Africa, the garden where the seed of the Word of God grew into a leafy tree, watered by the blood of the innumerable Christians who offered their lives for the sake of their love for God, was the great homeland of St. Augustine.
Thagaste, a small village in North Africa, today called Souk-Ahras, insignificant and unknown in the immense Roman Empire, had the honour of being the birthplace of the greatest genius of Christianity: Aurelius Augustine.
On November 13, 354 A.D., was the day when the Lord called to life Aurelius Augustine, who saw the light of the sun and later became one of the most renowned Fathers of the Church in the history of early Christianity. His mother was St. Monica, an example of a mother convinced of her faith and faithful to her commitments as wife and mother.
The parents of St. Augustine were: Patricius, a non-believing man, busy in his socio-political commitments and very prone to anger and domestic violence; and Monica, a noble woman, committed to the Christian faith, patient and humble, ready to work, from God, to win her husband and her son Augustine to Christ.

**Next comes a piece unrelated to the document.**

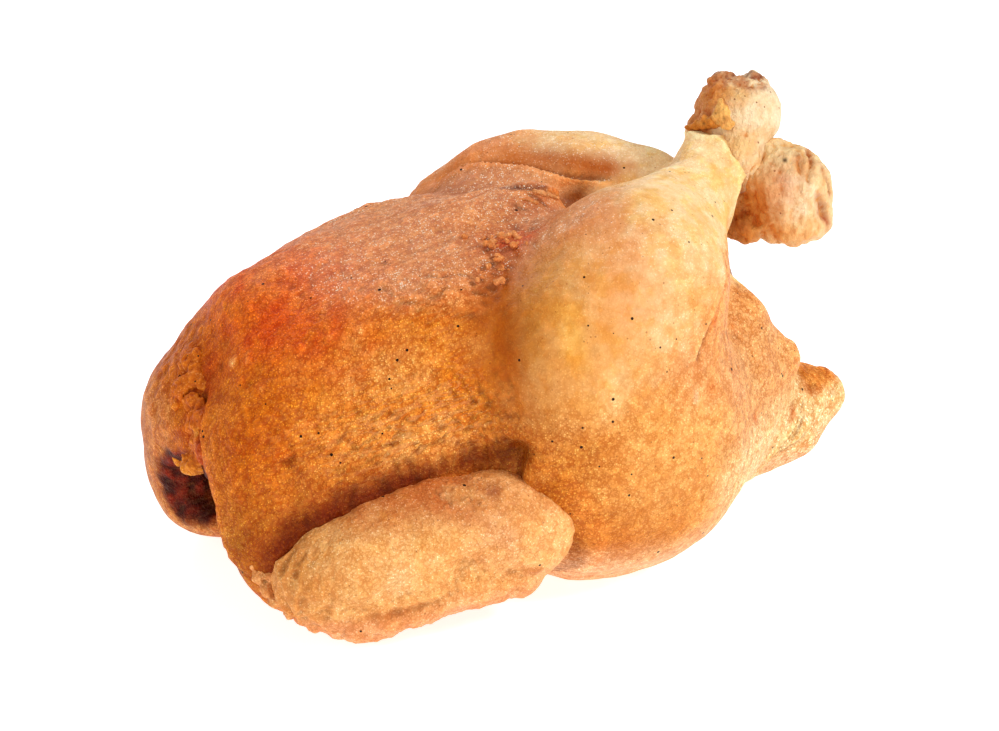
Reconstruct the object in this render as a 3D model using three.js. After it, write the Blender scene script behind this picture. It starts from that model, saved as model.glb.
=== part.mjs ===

Aurelius Augustine had two brothers: Navigio, a noble man and Perpetua, a woman of strong commitment to her faith who, after the conversion of St. Augustine, became a member of one of the communities of nuns founded by St. Augustine, exercising the office of superior of the community.
Following the custom of the time, Aurelio Agustin was not baptized a few days after his birth; however, his mother St. Monica prepared him as a catechumen so that he could become familiar with the Christian doctrine.
Aurelius Augustine, although he was not baptised, was not far from the way of God, so that when he fell seriously ill, he himself asked to be baptised, the sacrament which gave him the right to rejoice with God for all eternity. But it was not granted to him as he soon recovered from his illness.
St. Augustine is a pedagogue renowned for developing the Philosophy of Affectivity in the work of educating people with human warmth: “Only affective knowledge of truth is perfect knowledge” (St. Augustine). In the West, St. Augustine is known by the titles of: The Eagle of Hippo, The Doctor of Grace, The Shepherd of Souls, The Tireless Seeker of Truth, The Man of the Restless Heart, The Man of the Anthropology of Interiority, among others.